Traditional methods for cyber-attack detection in industrial control systems often rely on first-principles models, which describe how unit operations should behave using detailed thermodynamic and kinetic relationships. However, constructing accurate first-principles models for complex chemical process networks is challenging, primarily due to the nonlinear dynamics and interlinked variables inherent in these systems. On the other hand, purely data-driven approaches typically require extensive labeled data sets to capture the diverse modes of normal and attacked operations [5]. Unfortunately, collecting data specifically reflecting cyber-attacks in real-world chemical processes is challenging. Motivated by concerns over limited data availability, physics-informed neural networks (PINNs) have gained attention as a promising approach to combine data-driven methods with domain-specific insights [6]. Nonetheless, current PINN-based detection strategies struggle in complex chemical process networks, where multiple interconnected subsystems exhibit intricate, nonlinear interactions. Therefore, it is significant to integrate other forms of priori knowledge (e.g., process topology) to improve the model’s detection capabilities.

Graph neural networks (GNNs) offer a structured way to process graph-based inputs, efficiently modeling the relationships and interactions among nodes and edges [7]. By representing unit operations, control loops, and pipelines as nodes and edges in a directed graph, GNNs can learn how disturbances propagate from one part of the plant to another. However, at this stage, the incorporation of GNNs into cyber-attack detection for distributed nonlinear systems has not been investigated. Additionally, the role of topological knowledge has yet to be fully integrated into GNN architectures, which is important for understanding the underlying dynamics and identifying abnormal behaviors that evolve over time. Therefore, there is a pressing need for advanced detection strategies that integrate spatial and temporal information from process networks to effectively monitor and protect nonlinear chemical systems.

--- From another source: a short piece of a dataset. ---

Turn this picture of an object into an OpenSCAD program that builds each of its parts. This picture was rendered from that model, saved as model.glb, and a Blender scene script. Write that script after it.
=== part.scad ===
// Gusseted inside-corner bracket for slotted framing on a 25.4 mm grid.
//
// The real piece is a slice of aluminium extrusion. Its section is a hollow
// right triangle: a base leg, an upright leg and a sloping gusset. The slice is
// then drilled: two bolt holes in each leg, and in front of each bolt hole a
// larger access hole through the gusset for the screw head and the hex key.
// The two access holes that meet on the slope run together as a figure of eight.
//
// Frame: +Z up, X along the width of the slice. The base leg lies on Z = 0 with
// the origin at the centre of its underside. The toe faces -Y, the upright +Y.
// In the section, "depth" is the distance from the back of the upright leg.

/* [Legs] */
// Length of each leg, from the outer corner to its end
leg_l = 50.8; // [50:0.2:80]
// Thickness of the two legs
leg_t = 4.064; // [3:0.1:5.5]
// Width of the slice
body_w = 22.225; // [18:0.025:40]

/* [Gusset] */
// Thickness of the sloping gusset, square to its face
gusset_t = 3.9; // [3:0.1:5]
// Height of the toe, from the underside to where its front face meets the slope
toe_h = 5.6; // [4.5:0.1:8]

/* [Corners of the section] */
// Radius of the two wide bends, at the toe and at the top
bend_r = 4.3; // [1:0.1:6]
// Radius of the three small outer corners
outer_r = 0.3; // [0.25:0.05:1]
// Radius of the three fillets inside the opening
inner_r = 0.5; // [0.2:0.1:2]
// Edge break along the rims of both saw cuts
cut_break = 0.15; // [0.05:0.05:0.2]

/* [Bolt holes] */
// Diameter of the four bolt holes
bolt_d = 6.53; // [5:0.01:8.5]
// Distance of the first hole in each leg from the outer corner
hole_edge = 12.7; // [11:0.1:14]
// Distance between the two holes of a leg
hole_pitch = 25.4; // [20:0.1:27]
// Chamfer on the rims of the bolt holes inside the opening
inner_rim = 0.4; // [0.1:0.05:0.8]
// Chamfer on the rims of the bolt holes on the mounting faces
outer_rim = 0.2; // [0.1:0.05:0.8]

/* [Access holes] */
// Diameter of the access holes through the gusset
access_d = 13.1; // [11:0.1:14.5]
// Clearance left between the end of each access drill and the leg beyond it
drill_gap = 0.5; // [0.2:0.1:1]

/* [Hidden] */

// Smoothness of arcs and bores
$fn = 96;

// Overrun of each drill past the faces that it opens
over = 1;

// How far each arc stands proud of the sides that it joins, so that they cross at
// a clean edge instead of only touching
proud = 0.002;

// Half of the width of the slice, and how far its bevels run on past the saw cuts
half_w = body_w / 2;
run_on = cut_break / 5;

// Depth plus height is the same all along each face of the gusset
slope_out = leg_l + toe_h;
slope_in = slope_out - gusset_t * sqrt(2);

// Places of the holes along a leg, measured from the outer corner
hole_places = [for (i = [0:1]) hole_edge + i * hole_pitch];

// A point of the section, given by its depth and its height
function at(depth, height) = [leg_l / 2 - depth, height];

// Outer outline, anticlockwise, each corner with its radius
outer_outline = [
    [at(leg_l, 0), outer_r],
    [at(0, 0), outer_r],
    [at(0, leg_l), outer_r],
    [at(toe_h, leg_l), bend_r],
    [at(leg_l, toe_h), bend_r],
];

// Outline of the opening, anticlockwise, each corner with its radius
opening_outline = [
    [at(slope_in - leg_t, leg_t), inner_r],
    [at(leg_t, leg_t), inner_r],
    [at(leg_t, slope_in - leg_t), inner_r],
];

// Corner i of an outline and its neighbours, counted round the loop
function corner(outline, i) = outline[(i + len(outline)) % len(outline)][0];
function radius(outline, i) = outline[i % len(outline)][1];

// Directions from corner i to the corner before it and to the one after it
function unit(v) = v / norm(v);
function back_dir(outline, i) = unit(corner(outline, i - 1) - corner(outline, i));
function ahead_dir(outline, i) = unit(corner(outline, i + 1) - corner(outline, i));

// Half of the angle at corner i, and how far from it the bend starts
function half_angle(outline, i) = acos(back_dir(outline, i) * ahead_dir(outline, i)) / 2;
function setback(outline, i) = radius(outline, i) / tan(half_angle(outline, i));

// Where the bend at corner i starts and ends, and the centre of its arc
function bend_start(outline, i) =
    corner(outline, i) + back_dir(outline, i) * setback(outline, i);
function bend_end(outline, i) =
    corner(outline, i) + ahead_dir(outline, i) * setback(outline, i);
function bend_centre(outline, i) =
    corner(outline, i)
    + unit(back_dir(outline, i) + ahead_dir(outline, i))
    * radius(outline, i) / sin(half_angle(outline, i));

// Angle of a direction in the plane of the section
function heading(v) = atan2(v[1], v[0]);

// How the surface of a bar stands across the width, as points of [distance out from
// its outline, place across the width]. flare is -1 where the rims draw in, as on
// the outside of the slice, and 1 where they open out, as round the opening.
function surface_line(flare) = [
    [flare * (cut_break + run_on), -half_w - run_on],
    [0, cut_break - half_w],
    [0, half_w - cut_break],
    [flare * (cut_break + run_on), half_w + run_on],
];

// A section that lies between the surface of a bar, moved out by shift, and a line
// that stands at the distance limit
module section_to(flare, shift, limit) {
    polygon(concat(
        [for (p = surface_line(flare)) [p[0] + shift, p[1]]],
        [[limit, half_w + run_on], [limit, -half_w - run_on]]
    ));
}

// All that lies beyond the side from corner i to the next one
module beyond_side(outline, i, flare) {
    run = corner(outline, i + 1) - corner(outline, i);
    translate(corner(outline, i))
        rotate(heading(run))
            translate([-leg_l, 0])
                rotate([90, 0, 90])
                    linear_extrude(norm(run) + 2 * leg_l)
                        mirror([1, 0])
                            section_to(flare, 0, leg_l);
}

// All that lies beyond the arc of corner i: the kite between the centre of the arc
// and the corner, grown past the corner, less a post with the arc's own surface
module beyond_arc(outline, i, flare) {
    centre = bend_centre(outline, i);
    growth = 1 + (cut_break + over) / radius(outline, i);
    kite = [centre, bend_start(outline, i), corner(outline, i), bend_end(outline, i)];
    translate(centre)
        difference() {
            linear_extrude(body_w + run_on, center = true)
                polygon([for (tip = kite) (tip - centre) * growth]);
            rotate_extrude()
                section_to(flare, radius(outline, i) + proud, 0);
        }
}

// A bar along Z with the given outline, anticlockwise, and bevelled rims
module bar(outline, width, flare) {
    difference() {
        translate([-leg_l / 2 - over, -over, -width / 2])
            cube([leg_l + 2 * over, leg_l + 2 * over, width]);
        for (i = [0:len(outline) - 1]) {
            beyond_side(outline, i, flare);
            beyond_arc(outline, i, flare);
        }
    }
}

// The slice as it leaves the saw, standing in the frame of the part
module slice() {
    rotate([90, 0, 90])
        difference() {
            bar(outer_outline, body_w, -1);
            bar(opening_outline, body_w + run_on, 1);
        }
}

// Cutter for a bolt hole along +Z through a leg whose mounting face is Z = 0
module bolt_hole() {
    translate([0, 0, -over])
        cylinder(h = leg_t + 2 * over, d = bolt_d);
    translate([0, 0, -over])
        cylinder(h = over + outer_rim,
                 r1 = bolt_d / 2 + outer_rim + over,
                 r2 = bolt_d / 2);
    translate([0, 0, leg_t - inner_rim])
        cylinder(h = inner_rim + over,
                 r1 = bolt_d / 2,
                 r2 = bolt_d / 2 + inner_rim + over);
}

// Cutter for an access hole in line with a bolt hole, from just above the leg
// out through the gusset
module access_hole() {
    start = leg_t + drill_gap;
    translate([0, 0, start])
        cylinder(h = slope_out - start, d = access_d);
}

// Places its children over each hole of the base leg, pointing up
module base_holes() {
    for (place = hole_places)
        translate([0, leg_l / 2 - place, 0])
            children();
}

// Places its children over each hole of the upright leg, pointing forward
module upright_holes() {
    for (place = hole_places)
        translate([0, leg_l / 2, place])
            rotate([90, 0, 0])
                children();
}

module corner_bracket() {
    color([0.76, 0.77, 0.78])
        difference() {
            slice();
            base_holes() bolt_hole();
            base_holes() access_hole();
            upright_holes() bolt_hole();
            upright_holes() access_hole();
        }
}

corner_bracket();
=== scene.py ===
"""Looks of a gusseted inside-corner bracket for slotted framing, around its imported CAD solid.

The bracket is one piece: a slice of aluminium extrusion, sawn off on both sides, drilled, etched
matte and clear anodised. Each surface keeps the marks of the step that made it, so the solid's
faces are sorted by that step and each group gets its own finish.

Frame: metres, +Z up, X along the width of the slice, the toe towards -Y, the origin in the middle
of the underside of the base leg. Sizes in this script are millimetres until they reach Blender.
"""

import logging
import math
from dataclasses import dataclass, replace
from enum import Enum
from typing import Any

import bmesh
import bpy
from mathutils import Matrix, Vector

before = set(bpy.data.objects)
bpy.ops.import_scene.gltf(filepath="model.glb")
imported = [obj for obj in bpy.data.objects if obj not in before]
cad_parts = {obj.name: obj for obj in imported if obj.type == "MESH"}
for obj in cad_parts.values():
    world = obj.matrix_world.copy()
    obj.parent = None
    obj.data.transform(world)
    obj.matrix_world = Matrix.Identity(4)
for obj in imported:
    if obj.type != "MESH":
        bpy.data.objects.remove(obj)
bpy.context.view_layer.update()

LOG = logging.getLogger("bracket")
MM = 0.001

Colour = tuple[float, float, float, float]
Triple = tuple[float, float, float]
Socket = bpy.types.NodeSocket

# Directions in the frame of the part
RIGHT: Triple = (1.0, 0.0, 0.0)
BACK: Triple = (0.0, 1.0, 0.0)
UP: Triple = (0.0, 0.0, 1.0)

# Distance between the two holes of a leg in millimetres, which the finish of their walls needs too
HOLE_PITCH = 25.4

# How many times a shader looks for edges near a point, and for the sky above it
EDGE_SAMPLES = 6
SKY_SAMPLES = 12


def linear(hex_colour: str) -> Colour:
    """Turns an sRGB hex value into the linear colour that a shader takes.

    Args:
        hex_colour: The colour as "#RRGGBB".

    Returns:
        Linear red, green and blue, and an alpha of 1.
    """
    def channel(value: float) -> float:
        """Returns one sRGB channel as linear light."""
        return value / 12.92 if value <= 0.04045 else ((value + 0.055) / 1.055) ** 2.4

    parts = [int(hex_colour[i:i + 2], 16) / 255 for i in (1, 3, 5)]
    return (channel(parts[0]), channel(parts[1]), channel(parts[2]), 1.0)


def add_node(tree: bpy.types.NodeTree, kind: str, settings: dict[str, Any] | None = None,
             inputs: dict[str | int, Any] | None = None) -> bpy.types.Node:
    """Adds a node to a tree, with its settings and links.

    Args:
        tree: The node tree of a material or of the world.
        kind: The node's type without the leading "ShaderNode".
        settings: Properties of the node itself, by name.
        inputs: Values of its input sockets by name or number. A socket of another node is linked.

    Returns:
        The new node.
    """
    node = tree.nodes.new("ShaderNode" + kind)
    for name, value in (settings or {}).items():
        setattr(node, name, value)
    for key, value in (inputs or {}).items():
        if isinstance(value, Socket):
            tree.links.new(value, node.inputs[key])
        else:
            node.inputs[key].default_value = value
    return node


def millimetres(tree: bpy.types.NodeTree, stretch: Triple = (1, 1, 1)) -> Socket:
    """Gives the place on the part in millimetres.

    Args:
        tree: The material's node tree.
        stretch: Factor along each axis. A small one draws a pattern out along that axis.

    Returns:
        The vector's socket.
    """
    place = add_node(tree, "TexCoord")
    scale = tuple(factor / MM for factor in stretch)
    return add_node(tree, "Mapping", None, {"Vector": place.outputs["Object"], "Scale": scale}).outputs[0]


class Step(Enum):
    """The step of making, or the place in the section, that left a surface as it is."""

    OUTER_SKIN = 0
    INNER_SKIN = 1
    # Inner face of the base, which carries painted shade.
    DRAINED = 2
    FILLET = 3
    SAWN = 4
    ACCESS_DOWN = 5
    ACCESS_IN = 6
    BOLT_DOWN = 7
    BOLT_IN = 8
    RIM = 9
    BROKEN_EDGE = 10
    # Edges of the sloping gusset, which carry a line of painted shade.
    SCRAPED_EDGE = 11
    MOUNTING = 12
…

Building on these observations, in this work, we introduce a physics-informed graph convolutional recurrent network (PIGCRN) aimed at detecting cyber-attacks in nonlinear chemical process networks. First, we present a novel strategy to embed topological knowledge of the process network into a directed graph framework, followed by a data-driven approach to assign weights to each edge. Next, we integrate graph convolutional networks (GCNs) with long short-term memory (LSTM) layers, thereby capturing both spatial relationships and temporal dynamics within the process network. In addition, we incorporate known cyber-attack patterns into a physics-informed loss function to enhance detection accuracy and robustness, even with limited training data. Finally, the proposed PIGCRN detector is implemented on a two-reactor system simulated in Aspen Plus Dynamics, where multiple sensor compromise scenarios are introduced. The results show that by using prior knowledge of process topology and cyber-attack behavior, the PIGCRN outperforms conventional data-driven methods in detecting cyber-attacks.

References:

[1] Parker, S., Wu, Z., & Christofides, P. D. (2023). Cybersecurity in process control, operations, and supply chain. Computers & Chemical Engineering, 171, 108169.

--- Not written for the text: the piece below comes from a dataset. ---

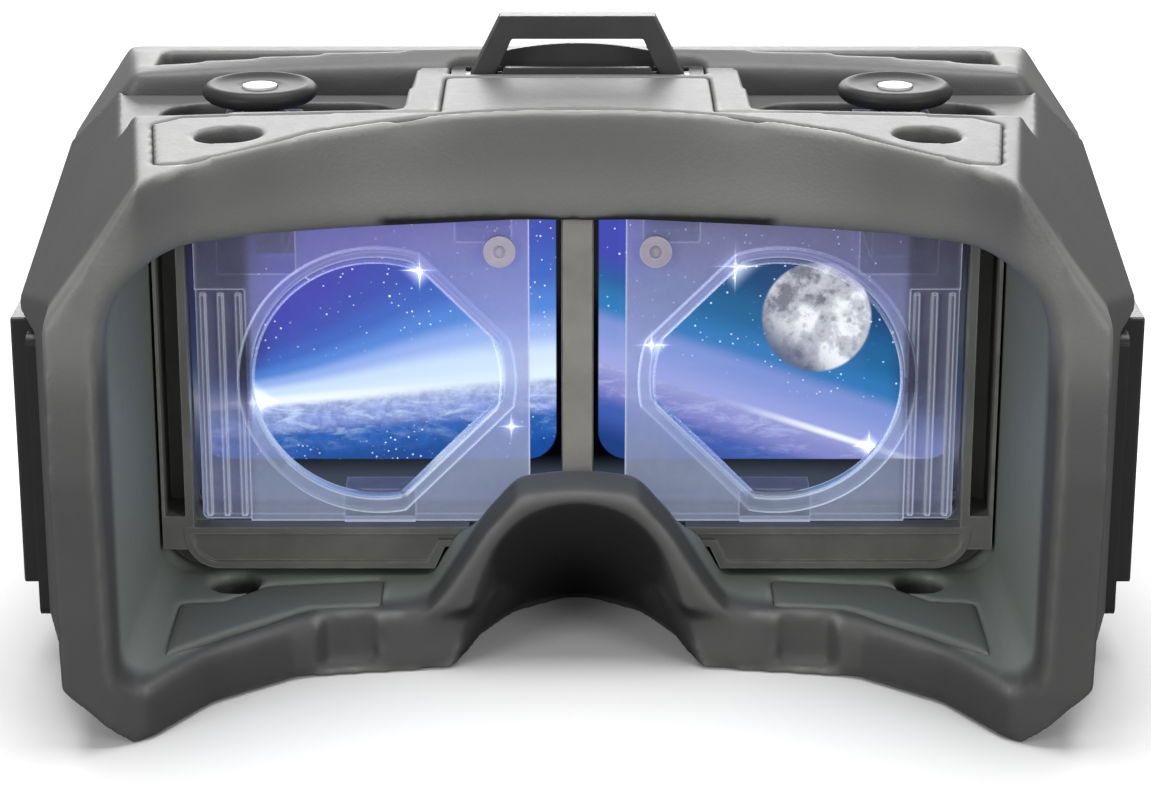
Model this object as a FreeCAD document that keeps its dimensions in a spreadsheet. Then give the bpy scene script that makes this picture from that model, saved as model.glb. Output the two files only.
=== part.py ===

[2] Oyama, H., & Durand, H. (2020). Integrated cyberattack detection and resilient control strategies using Lyapunov‐based economic model predictive control. AIChE Journal, 66(12), e17084.

[3] Narasimhan, S., El‐Farra, N. H., & Ellis, M. J. (2022). Detectability‐based controller design screening for processes under multiplicative cyberattacks. AIChE Journal, 68(1), e17430.

[4] Rangan, K. K., Oyama, H., & Durand, H. (2021). Integrated cyberattack detection and handling for nonlinear systems with evolving process dynamics under Lyapunov-based economic model predictive control. Chemical Engineering Research and Design, 170, 147-179.

[5] Wu, Z., Albalawi, F., Zhang, J., Zhang, Z., Durand, H., & Christofides, P. D. (2018). Detecting and handling cyber-attacks in model predictive control of chemical processes. Mathematics, 6(10), 173.

[6] Wu, G., Wang, Y., & Wu, Z. (2024). Physics-informed machine learning in cyber-attack detection and resilient control of chemical processes. Chemical Engineering Research and Design, 204, 544-555.

[7] Wu, Z., Pan, S., Chen, F., Long, G., Zhang, C., & Philip, S. Y. (2020). A comprehensive survey on graph neural networks. IEEE transactions on neural networks and learning systems, 32(1), 4-24.